** start of INFORMATION SHOWN **

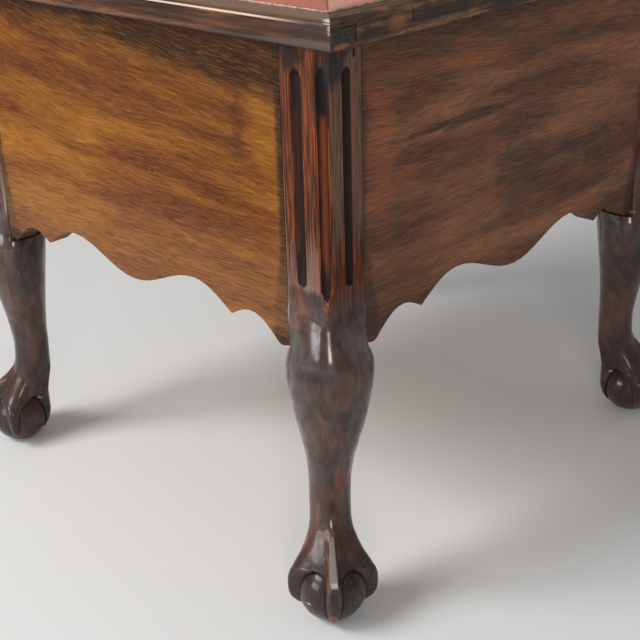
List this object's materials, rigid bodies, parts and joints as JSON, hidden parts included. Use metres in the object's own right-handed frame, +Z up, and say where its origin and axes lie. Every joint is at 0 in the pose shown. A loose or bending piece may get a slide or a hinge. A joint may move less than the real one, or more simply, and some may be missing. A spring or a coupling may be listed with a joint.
{
  "type": "shoe shine footstool",
  "caption": "Square footstool on cabriole legs with ball-and-claw feet, fluted corner posts, scalloped aprons and a hinged leather-topped lid over a box with a shoe rest.",
  "frame": {"origin": "on the floor, midway between the feet", "axes": "+Z up; +X to the right of someone facing the front; the front faces -Y and the hinges are at +Y"},
  "size_m": [0.467, 0.479, 0.4729],
  "materials": {
    "leg_wood": "dark stained and polished, worn to reddish orange on the knees and claws",
    "apron_front_wood": "amber brown with fine rippled cross grain, satin polish",
    "apron_side_wood": "dark red-brown with darker bands, worn satin polish",
    "rail_front_wood": "red-brown, glossy polish",
    "rail_side_wood": "dark stain, worn and dull",
    "inner_wood": "bare secondary wood",
    "rest_wood": "oiled",
    "hinge_brass": "aged brass",
    "screw_brass": "aged brass",
    "seat_leather": "red upholstery leather with a soft pinkish sheen",
    "seat_padding": "cotton wadding"
  },
  "bodies": {
    "stand": {"leg_front_right": "leg_wood", "leg_front_left": "leg_wood", "leg_back_right": "leg_wood", "leg_back_left": "leg_wood", "apron_front": "apron_front_wood", "apron_back": "apron_side_wood", "apron_left": "apron_side_wood", "apron_right": "apron_side_wood", "glue_blocks": "inner_wood", "cleat_front": "inner_wood", "cleat_back": "inner_wood", "cleat_left": "inner_wood", "cleat_right": "inner_wood", "bottom_board": "inner_wood", "partition_left": "inner_wood", "partition_right": "inner_wood", "divider_left": "inner_wood", "divider_right": "inner_wood", "rest_base": "rest_wood", "rest_pillar": "rest_wood", "rest_sole": "rest_wood", "rest_screws": "screw_brass", "hinge_left_box_leaf": "hinge_brass", "hinge_right_box_leaf": "hinge_brass", "hinge_left_pin": "hinge_brass", "hinge_right_pin": "hinge_brass", "hinge_box_screws": "screw_brass"},
    "lid": {"lid_front_rail": "rail_front_wood", "lid_back_rail": "rail_side_wood", "lid_left_rail": "rail_side_wood", "lid_right_rail": "rail_side_wood", "seat_board": "inner_wood", "seat_padding": "seat_padding", "seat_leather": "seat_leather", "seat_screws": "screw_brass", "hinge_left_lid_leaf": "hinge_brass", "hinge_right_lid_leaf": "hinge_brass", "hinge_lid_screws": "screw_brass"}
  },
  "joints": [
    {"name": "lid_hinge", "type": "hinge", "parent": "stand", "child": "lid", "pos_m": [0, 0.2193, 0.4218], "axis": [-1, 0, 0], "range_deg": [0, 100]}
  ]
}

** end of INFORMATION SHOWN **

GOAL> Repeat the material above exactly.

FINISHED EXERCISE>
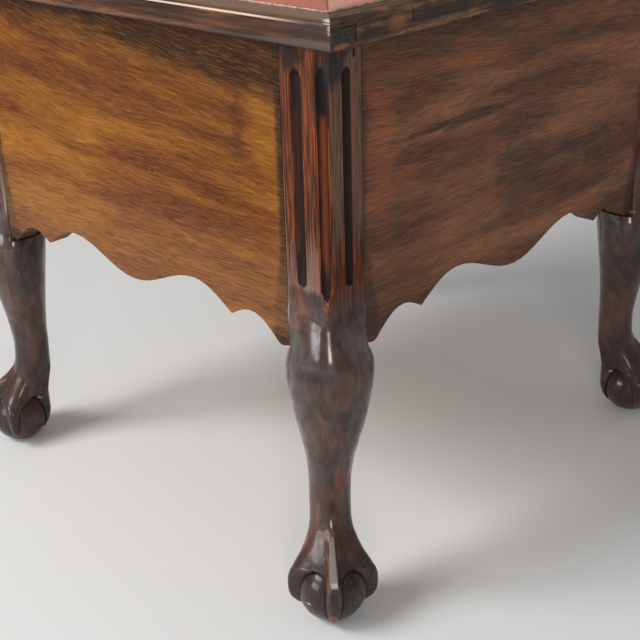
List this object's materials, rigid bodies, parts and joints as JSON, hidden parts included. Use metres in the object's own right-handed frame, +Z up, and say where its origin and axes lie. Every joint is at 0 in the pose shown. A loose or bending piece may get a slide or a hinge. A joint may move less than the real one, or more simply, and some may be missing. A spring or a coupling may be listed with a joint.
{
  "type": "shoe shine footstool",
  "caption": "Square footstool on cabriole legs with ball-and-claw feet, fluted corner posts, scalloped aprons and a hinged leather-topped lid over a box with a shoe rest.",
  "frame": {"origin": "on the floor, midway between the feet", "axes": "+Z up; +X to the right of someone facing the front; the front faces -Y and the hinges are at +Y"},
  "size_m": [0.467, 0.479, 0.4729],
  "materials": {
    "leg_wood": "dark stained and polished, worn to reddish orange on the knees and claws",
    "apron_front_wood": "amber brown with fine rippled cross grain, satin polish",
    "apron_side_wood": "dark red-brown with darker bands, worn satin polish",
    "rail_front_wood": "red-brown, glossy polish",
    "rail_side_wood": "dark stain, worn and dull",
    "inner_wood": "bare secondary wood",
    "rest_wood": "oiled",
    "hinge_brass": "aged brass",
    "screw_brass": "aged brass",
    "seat_leather": "red upholstery leather with a soft pinkish sheen",
    "seat_padding": "cotton wadding"
  },
  "bodies": {
    "stand": {"leg_front_right": "leg_wood", "leg_front_left": "leg_wood", "leg_back_right": "leg_wood", "leg_back_left": "leg_wood", "apron_front": "apron_front_wood", "apron_back": "apron_side_wood", "apron_left": "apron_side_wood", "apron_right": "apron_side_wood", "glue_blocks": "inner_wood", "cleat_front": "inner_wood", "cleat_back": "inner_wood", "cleat_left": "inner_wood", "cleat_right": "inner_wood", "bottom_board": "inner_wood", "partition_left": "inner_wood", "partition_right": "inner_wood", "divider_left": "inner_wood", "divider_right": "inner_wood", "rest_base": "rest_wood", "rest_pillar": "rest_wood", "rest_sole": "rest_wood", "rest_screws": "screw_brass", "hinge_left_box_leaf": "hinge_brass", "hinge_right_box_leaf": "hinge_brass", "hinge_left_pin": "hinge_brass", "hinge_right_pin": "hinge_brass", "hinge_box_screws": "screw_brass"},
    "lid": {"lid_front_rail": "rail_front_wood", "lid_back_rail": "rail_side_wood", "lid_left_rail": "rail_side_wood", "lid_right_rail": "rail_side_wood", "seat_board": "inner_wood", "seat_padding": "seat_padding", "seat_leather": "seat_leather", "seat_screws": "screw_brass", "hinge_left_lid_leaf": "hinge_brass", "hinge_right_lid_leaf": "hinge_brass", "hinge_lid_screws": "screw_brass"}
  },
  "joints": [
    {"name": "lid_hinge", "type": "hinge", "parent": "stand", "child": "lid", "pos_m": [0, 0.2193, 0.4218], "axis": [-1, 0, 0], "range_deg": [0, 100]}
  ]
}